Task to complete: Restate every line of the material, word for word.

------ Supplied data

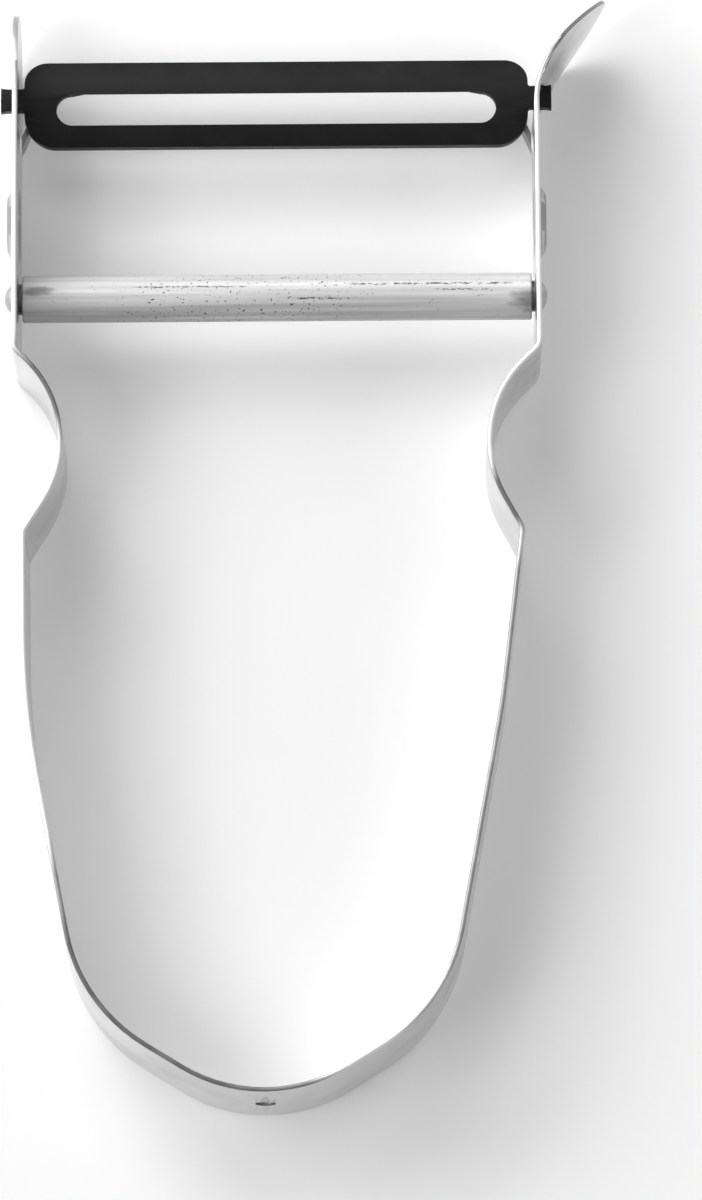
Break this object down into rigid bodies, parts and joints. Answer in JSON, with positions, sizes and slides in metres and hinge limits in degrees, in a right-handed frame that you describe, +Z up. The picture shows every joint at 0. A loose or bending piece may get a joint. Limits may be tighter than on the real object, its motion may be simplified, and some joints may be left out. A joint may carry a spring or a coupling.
{
  "type": "vegetable peeler",
  "caption": "U-shaped bent steel strip peeler with a swivelling slotted blade, a crossbar, finger notches and a bent-out gouger.",
  "frame": {"origin": "bottom centre of the whole peeler's box, lying flat on the strip's lower edges", "axes": "+X across the arms towards the gouger, +Y from the bow to the blade, +Z up across the strip's width"},
  "size_m": [0.0611, 0.1132, 0.013],
  "materials": {
    "strip_steel": "bright rolled steel strip, lightly scuffed",
    "blade_steel": "smooth black satin blade sheet",
    "tube_steel": "drawn tube with pits and draw lines",
    "rivet_steel": "plain steel rivet with rounded heads"
  },
  "bodies": {
    "handle": {"handle_band": "strip_steel", "crossbar_tube": "tube_steel", "crossbar_rivet": "rivet_steel"},
    "blade": {"swivel_blade": "blade_steel"}
  },
  "joints": [
    {"name": "blade_swivel", "type": "hinge", "parent": "handle", "child": "blade", "pos_m": [-0.00285, 0.04636, 0.0065], "axis": [-1, 0, 0], "range_deg": [0, 119]}
  ]
}
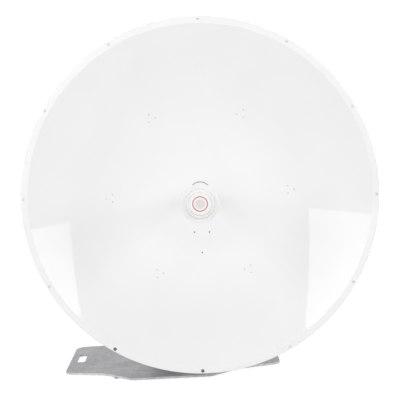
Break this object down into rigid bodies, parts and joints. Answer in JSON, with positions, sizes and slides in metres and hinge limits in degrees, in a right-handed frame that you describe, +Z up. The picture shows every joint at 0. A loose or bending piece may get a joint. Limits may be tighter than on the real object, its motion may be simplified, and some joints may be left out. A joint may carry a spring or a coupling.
{
  "type": "microwave dish antenna",
  "caption": "Solid round microwave dish antenna with a front-fed cap, ribbed back and tilt yoke, clamped to a short mast on a flat steel ground plate.",
  "frame": {"origin": "on the ground, below the dish's vertex and in the middle of the object's length and width", "axes": "+Z up; the dish looks along -Y; +X is to the right as seen from the front"},
  "size_m": [1.2, 0.932, 1.228],
  "materials": {
    "white_paint": "glossy white paint on spun aluminium sheet",
    "galvanised_steel": "dull hot-dip zinc with a faint spangle",
    "dark_steel": "blackened steel",
    "zinc_plate": "zinc-plated bolts and nuts",
    "cast_aluminium": "satin machined or cast aluminium",
    "white_plastic": "satin white moulded plastic",
    "black_plastic": "matt black moulded plastic",
    "label_film": "white film with a plain red ring"
  },
  "bodies": {
    "root": {"base_plate": "galvanised_steel", "foot_front_left": "dark_steel", "foot_front_right": "dark_steel", "foot_rear_left": "dark_steel", "foot_rear_right": "dark_steel", "mast_foot_flange": "galvanised_steel", "mast_gusset_front": "galvanised_steel", "mast_gusset_rear": "galvanised_steel", "mast_gusset_left": "galvanised_steel", "mast_gusset_right": "galvanised_steel", "mast_pole": "galvanised_steel", "mast_cap": "black_plastic", "reflector_dish": "white_paint", "rim_ring": "white_paint", "hub_drum": "galvanised_steel", "back_rib_1": "galvanised_steel", "back_rib_2": "galvanised_steel", "back_rib_3": "galvanised_steel", "back_rib_4": "galvanised_steel", "back_rib_5": "galvanised_steel", "back_rib_6": "galvanised_steel", "feed_collar": "cast_aluminium", "feed_tube": "cast_aluminium", "feed_cone": "white_plastic", "subreflector_cap": "white_plastic", "cap_label": "label_film", "feed_rear_flange": "cast_aluminium", "waveguide_port": "cast_aluminium", "port_cover": "black_plastic", "yoke_plate": "galvanised_steel", "yoke_cheek_left": "galvanised_steel", "yoke_cheek_right": "galvanised_steel", "pole_channel": "galvanised_steel", "upper_saddle": "cast_aluminium", "lower_saddle": "cast_aluminium", "upper_u_bolt": "zinc_plate", "lower_u_bolt": "zinc_plate", "elevation_pivot_bolt": "zinc_plate", "elevation_lock_bolt": "zinc_plate", "elevation_rod": "zinc_plate", "rod_trunnion": "galvanised_steel"}
  },
  "joints": []
}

------------

Answer to this problem:
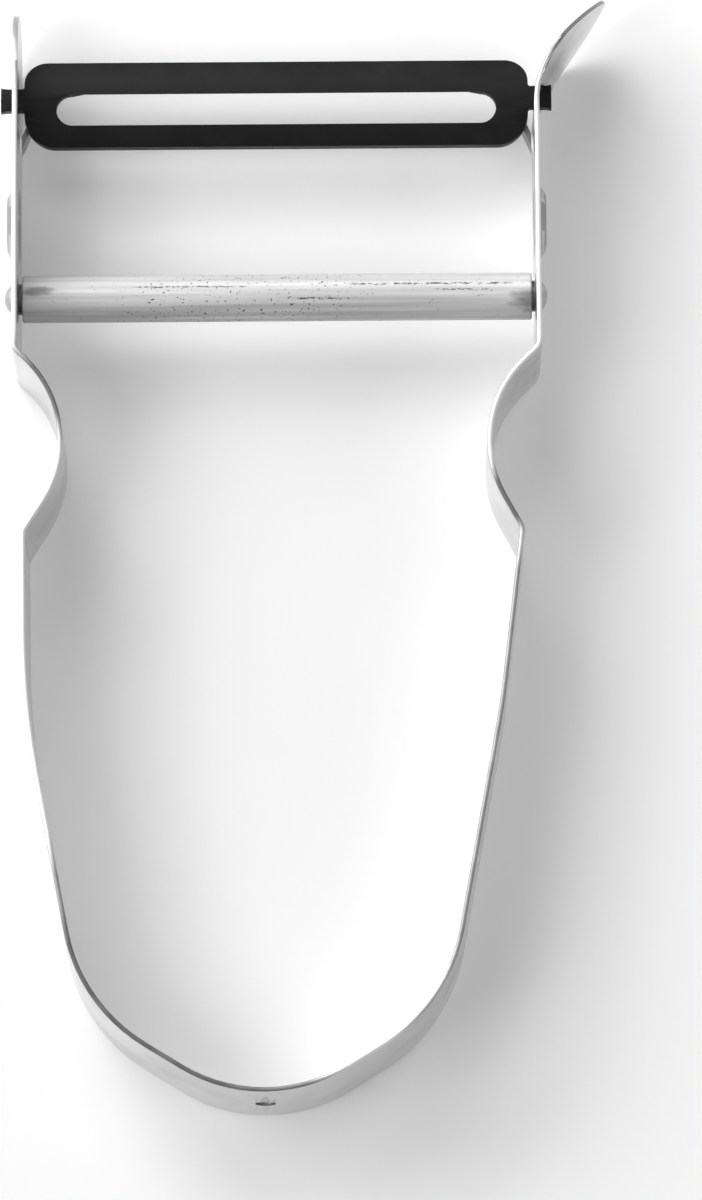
Break this object down into rigid bodies, parts and joints. Answer in JSON, with positions, sizes and slides in metres and hinge limits in degrees, in a right-handed frame that you describe, +Z up. The picture shows every joint at 0. A loose or bending piece may get a joint. Limits may be tighter than on the real object, its motion may be simplified, and some joints may be left out. A joint may carry a spring or a coupling.
{
  "type": "vegetable peeler",
  "caption": "U-shaped bent steel strip peeler with a swivelling slotted blade, a crossbar, finger notches and a bent-out gouger.",
  "frame": {"origin": "bottom centre of the whole peeler's box, lying flat on the strip's lower edges", "axes": "+X across the arms towards the gouger, +Y from the bow to the blade, +Z up across the strip's width"},
  "size_m": [0.0611, 0.1132, 0.013],
  "materials": {
    "strip_steel": "bright rolled steel strip, lightly scuffed",
    "blade_steel": "smooth black satin blade sheet",
    "tube_steel": "drawn tube with pits and draw lines",
    "rivet_steel": "plain steel rivet with rounded heads"
  },
  "bodies": {
    "handle": {"handle_band": "strip_steel", "crossbar_tube": "tube_steel", "crossbar_rivet": "rivet_steel"},
    "blade": {"swivel_blade": "blade_steel"}
  },
  "joints": [
    {"name": "blade_swivel", "type": "hinge", "parent": "handle", "child": "blade", "pos_m": [-0.00285, 0.04636, 0.0065], "axis": [-1, 0, 0], "range_deg": [0, 119]}
  ]
}
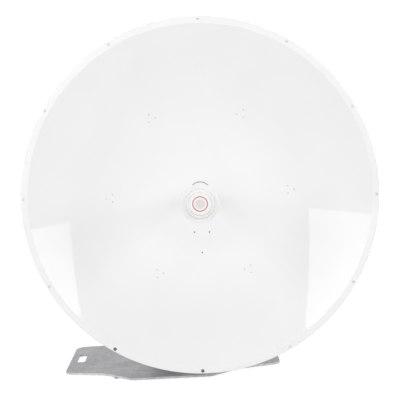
Break this object down into rigid bodies, parts and joints. Answer in JSON, with positions, sizes and slides in metres and hinge limits in degrees, in a right-handed frame that you describe, +Z up. The picture shows every joint at 0. A loose or bending piece may get a joint. Limits may be tighter than on the real object, its motion may be simplified, and some joints may be left out. A joint may carry a spring or a coupling.
{
  "type": "microwave dish antenna",
  "caption": "Solid round microwave dish antenna with a front-fed cap, ribbed back and tilt yoke, clamped to a short mast on a flat steel ground plate.",
  "frame": {"origin": "on the ground, below the dish's vertex and in the middle of the object's length and width", "axes": "+Z up; the dish looks along -Y; +X is to the right as seen from the front"},
  "size_m": [1.2, 0.932, 1.228],
  "materials": {
    "white_paint": "glossy white paint on spun aluminium sheet",
    "galvanised_steel": "dull hot-dip zinc with a faint spangle",
    "dark_steel": "blackened steel",
    "zinc_plate": "zinc-plated bolts and nuts",
    "cast_aluminium": "satin machined or cast aluminium",
    "white_plastic": "satin white moulded plastic",
    "black_plastic": "matt black moulded plastic",
    "label_film": "white film with a plain red ring"
  },
  "bodies": {
    "root": {"base_plate": "galvanised_steel", "foot_front_left": "dark_steel", "foot_front_right": "dark_steel", "foot_rear_left": "dark_steel", "foot_rear_right": "dark_steel", "mast_foot_flange": "galvanised_steel", "mast_gusset_front": "galvanised_steel", "mast_gusset_rear": "galvanised_steel", "mast_gusset_left": "galvanised_steel", "mast_gusset_right": "galvanised_steel", "mast_pole": "galvanised_steel", "mast_cap": "black_plastic", "reflector_dish": "white_paint", "rim_ring": "white_paint", "hub_drum": "galvanised_steel", "back_rib_1": "galvanised_steel", "back_rib_2": "galvanised_steel", "back_rib_3": "galvanised_steel", "back_rib_4": "galvanised_steel", "back_rib_5": "galvanised_steel", "back_rib_6": "galvanised_steel", "feed_collar": "cast_aluminium", "feed_tube": "cast_aluminium", "feed_cone": "white_plastic", "subreflector_cap": "white_plastic", "cap_label": "label_film", "feed_rear_flange": "cast_aluminium", "waveguide_port": "cast_aluminium", "port_cover": "black_plastic", "yoke_plate": "galvanised_steel", "yoke_cheek_left": "galvanised_steel", "yoke_cheek_right": "galvanised_steel", "pole_channel": "galvanised_steel", "upper_saddle": "cast_aluminium", "lower_saddle": "cast_aluminium", "upper_u_bolt": "zinc_plate", "lower_u_bolt": "zinc_plate", "elevation_pivot_bolt": "zinc_plate", "elevation_lock_bolt": "zinc_plate", "elevation_rod": "zinc_plate", "rod_trunnion": "galvanised_steel"}
  },
  "joints": []
}